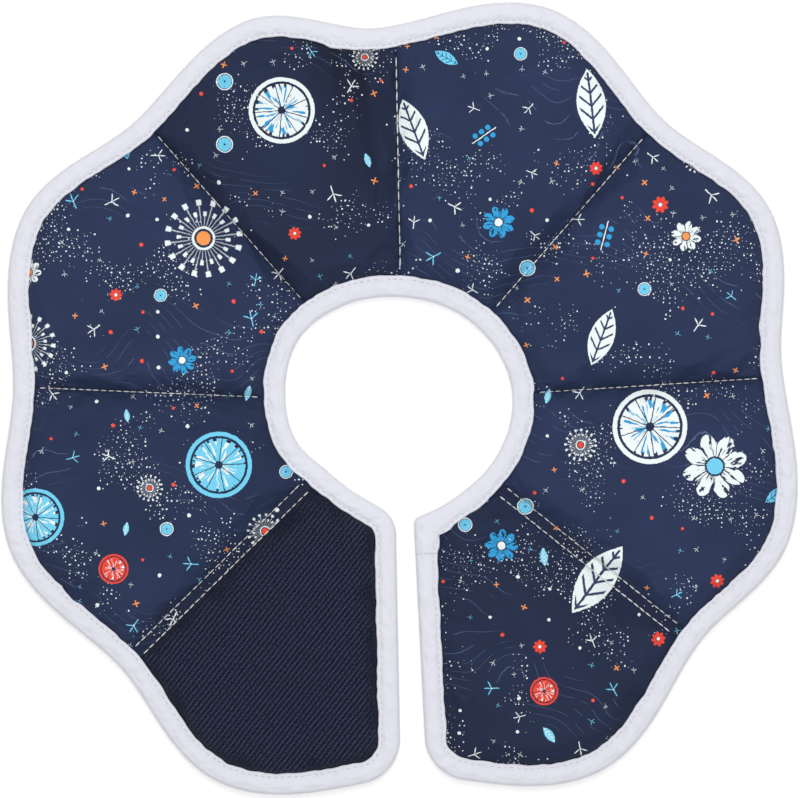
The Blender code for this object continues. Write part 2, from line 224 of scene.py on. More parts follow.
# Turn of each neck row, and the neck's radius there, as a share of the neck radius
NECK_EDGE = (
    (0.0, 1.010), (16.0, 0.918), (32.0, 0.884), (50.0, 0.892), (70.0, 0.990), (96.0, 1.048),
    (124.0, 1.098), (150.0, 1.040), (180.0, 0.980), (222.0, 0.988), (264.0, 1.012),
    (300.0, 0.975), (328.0, 0.962), (342.0, 0.990), (357.0, 1.035),
)

# Name, turn at the rim, turn at the neck, whether the seam is a flat band, the height of its foot
# in millimetres and how long its stitches are, in millimetres
SEAMS = (
    ("seam_band_left", 46.8, 50.7, True, 3.3, 3.6),
    ("seam_2", 92.8, 93.7, False, 2.9, 3.4),
    ("seam_3", 138.0, 136.7, False, 2.8, 3.6),
    ("seam_4", 179.2, 180.0, False, 4.9, 5.0),
    ("seam_5", 222.1, 224.7, False, 3.1, 3.6),
    ("seam_6", 265.7, 264.1, False, 2.4, 3.4),
    ("seam_band_right", 309.1, 310.5, True, 3.0, 3.5),
)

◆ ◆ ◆

Exercise requirements –
Take the listing above and write it out again exactly.

Problem solution –
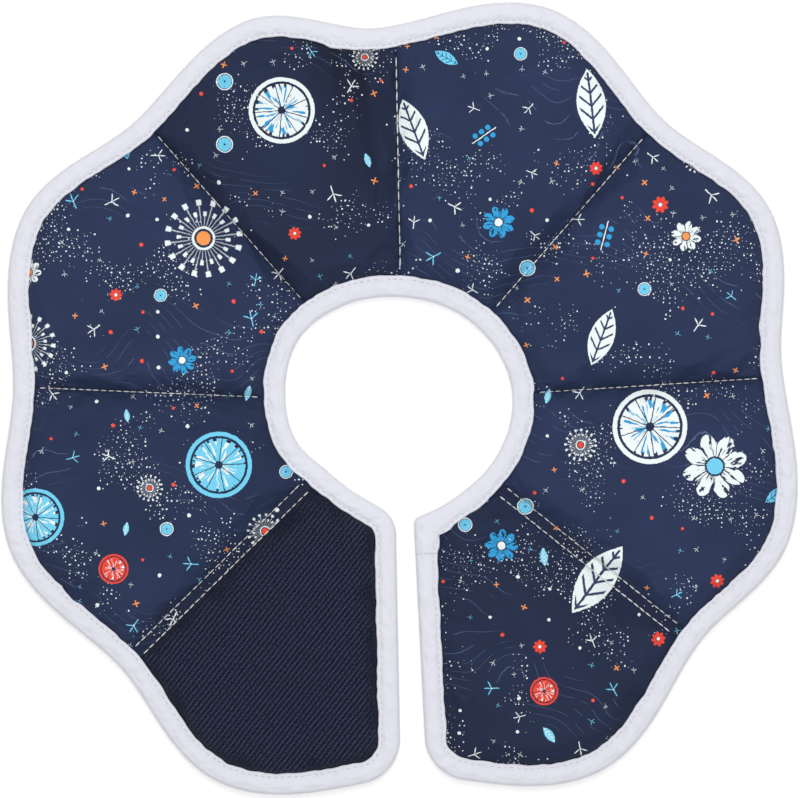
The Blender code for this object continues. Write part 2, from line 224 of scene.py on. More parts follow.
# Turn of each neck row, and the neck's radius there, as a share of the neck radius
NECK_EDGE = (
    (0.0, 1.010), (16.0, 0.918), (32.0, 0.884), (50.0, 0.892), (70.0, 0.990), (96.0, 1.048),
    (124.0, 1.098), (150.0, 1.040), (180.0, 0.980), (222.0, 0.988), (264.0, 1.012),
    (300.0, 0.975), (328.0, 0.962), (342.0, 0.990), (357.0, 1.035),
)

# Name, turn at the rim, turn at the neck, whether the seam is a flat band, the height of its foot
# in millimetres and how long its stitches are, in millimetres
SEAMS = (
    ("seam_band_left", 46.8, 50.7, True, 3.3, 3.6),
    ("seam_2", 92.8, 93.7, False, 2.9, 3.4),
    ("seam_3", 138.0, 136.7, False, 2.8, 3.6),
    ("seam_4", 179.2, 180.0, False, 4.9, 5.0),
    ("seam_5", 222.1, 224.7, False, 3.1, 3.6),
    ("seam_6", 265.7, 264.1, False, 2.4, 3.4),
    ("seam_band_right", 309.1, 310.5, True, 3.0, 3.5),
)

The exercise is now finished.